For churches exploring what financing might look like, Franklin Financing Services provides free evaluations to help leadership understand available options before making any commitments.
Frequently Asked Questions
What is the best way to manage church finances?
Set a mission-aligned annual budget, use fund accounting to track restricted and unrestricted funds separately, enforce separation of duties across cash handling and reporting, and share financial summaries with the congregation at least quarterly. Regular review is what keeps any system honest.
Should a pastor be in charge of church finances?
A pastor may provide spiritual oversight of how resources are stewarded, but direct financial management — collecting, counting, disbursing, and reporting funds — belongs with a separate qualified individual or committee. Combining both roles creates conflicts of interest and removes a critical layer of accountability.
What does the Bible say about handling church finances?
Scripture addresses stewardship directly. Luke 16 calls for giving an account of how resources are managed. 2 Corinthians 8:21 instructs that we handle money rightly "not only in the eyes of the Lord but also in the eyes of man." 1 Timothy 5:17–18 affirms that those who serve the church faithfully deserve fair compensation.

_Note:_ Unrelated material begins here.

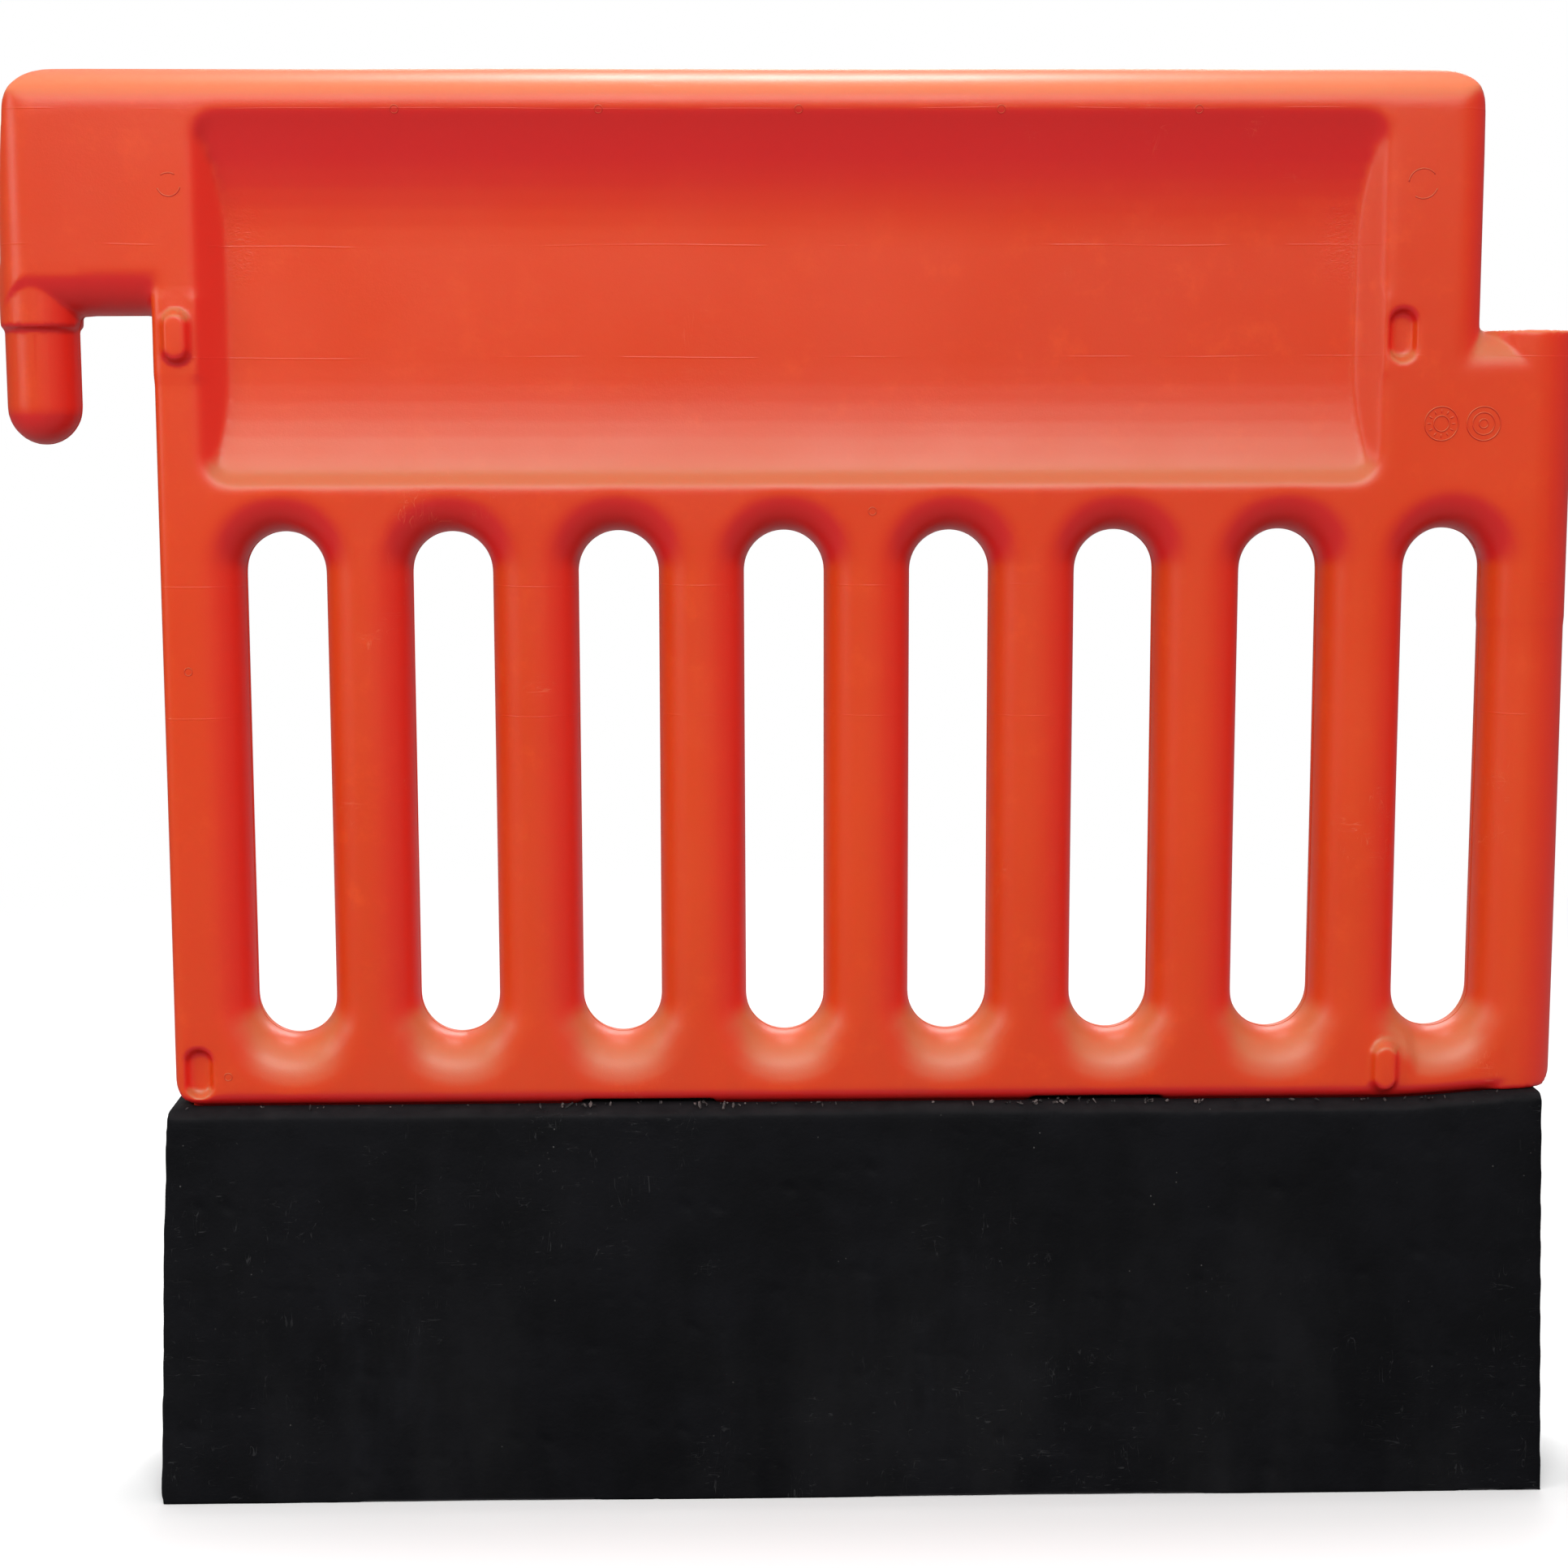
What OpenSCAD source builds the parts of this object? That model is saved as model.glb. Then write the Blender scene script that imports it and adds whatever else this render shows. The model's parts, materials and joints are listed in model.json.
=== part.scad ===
// Interlocking pedestrian barricade: a hollow blow-moulded panel that stands in a moulded
// rubber ballast base. A peg at one end drops into the socket of the next barricade.
// +X runs from the peg to the socket, -Y is the front, +Z is up, and the ground is z = 0.

/* [Overall] */
// Distance from the peg axis to the socket axis, the length of one barricade in a run
pitch = 1000; // [980:5:1040]
// Height of the top of the hand rail above the ground
rail_top = 966; // [956:1:980]
// Thickness of the panel, front to back
panel_t = 64; // [62:0.5:68]
// Wall thickness of the blow-moulded panel
wall = 4; // [3:0.25:4.5]

/* [Panel body] */
// Distance from the peg axis to the left edge of the panel body
body_inset = 78; // [74:1:82]
// Height of the lower edge of the panel, which rests on the base
body_z = 268.5; // [264:0.5:272]
// Rounding of the body's upright edges
body_edge_r = 8; // [6:0.5:10]
// Rounding of the body's lower left corner, seen from the front
body_corner_r = 20; // [12:1:22]
// Rounding of the lower end of the socket column, seen from the front
column_corner_r = 14; // [12:1:30]
// Length of each notch in the lower edge of the panel
notch_len = 91; // [80:1:100]
// Height of each notch
notch_h = 3; // [2:0.5:3]

/* [Hand rail] */
// Distance from the socket axis back to the end of the rail
rail_end_inset = 35; // [34:1:40]
// Rounding of the rail's long top edges
rail_edge_r = 28; // [24:1:30]
// Rounding of the rail's top corners, seen from the front
rail_corner_r = 30; // [24:1:34]
// Lean of the arm's end face, below its rounded top corner
arm_lean = 7; // [4:1:9]
// Height of the underside of the arm
arm_z = 804.5; // [802:0.5:810]

/* [Peg and socket] */
// Radius of the peg
peg_r = 24.5; // [23.5:0.25:25]
// Height of the lowest point of the peg
peg_tip_z = 719.5; // [706:0.5:724]
// Half of the collar's length along the barricade; it backs the peg up under the arm
collar_r = 26; // [25.75:0.25:27]
// Half of the collar's thickness, front to back
collar_half_t = 29.5; // [28.5:0.25:30]
// Height of the lower edge of the collar
collar_z = 796.5; // [794:0.5:798]
// Radius of the socket's bore
socket_r = 28; // [26.5:0.5:28.5]
// Height of the socket's rim
socket_rim_z = 793.5; // [790:0.5:796]
// Depth of the socket
socket_depth = 148; // [110:2:160]

/* [Slots] */
// Number of upright slots
slot_count = 8; // [7:1:8]
// Distance between the slots' centre lines
slot_pitch = 112.5; // [110:0.5:113]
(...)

What is the 80/20 rule for churches?
The 80/20 principle in church giving refers to the common pattern where roughly 20% of a congregation contributes approximately 80% of total donations. Churches that recognize this pattern are better positioned to invest in generosity education and diversify revenue rather than depending on a small donor base.
What financial reports should a church produce?
Four statements form the core of church financial reporting:
- Statement of Activities
- Statement of Financial Position
- Statement of Cash Flows
- Statement of Functional Expenses
At minimum, the first two should be shared with the congregation annually — quarterly is better.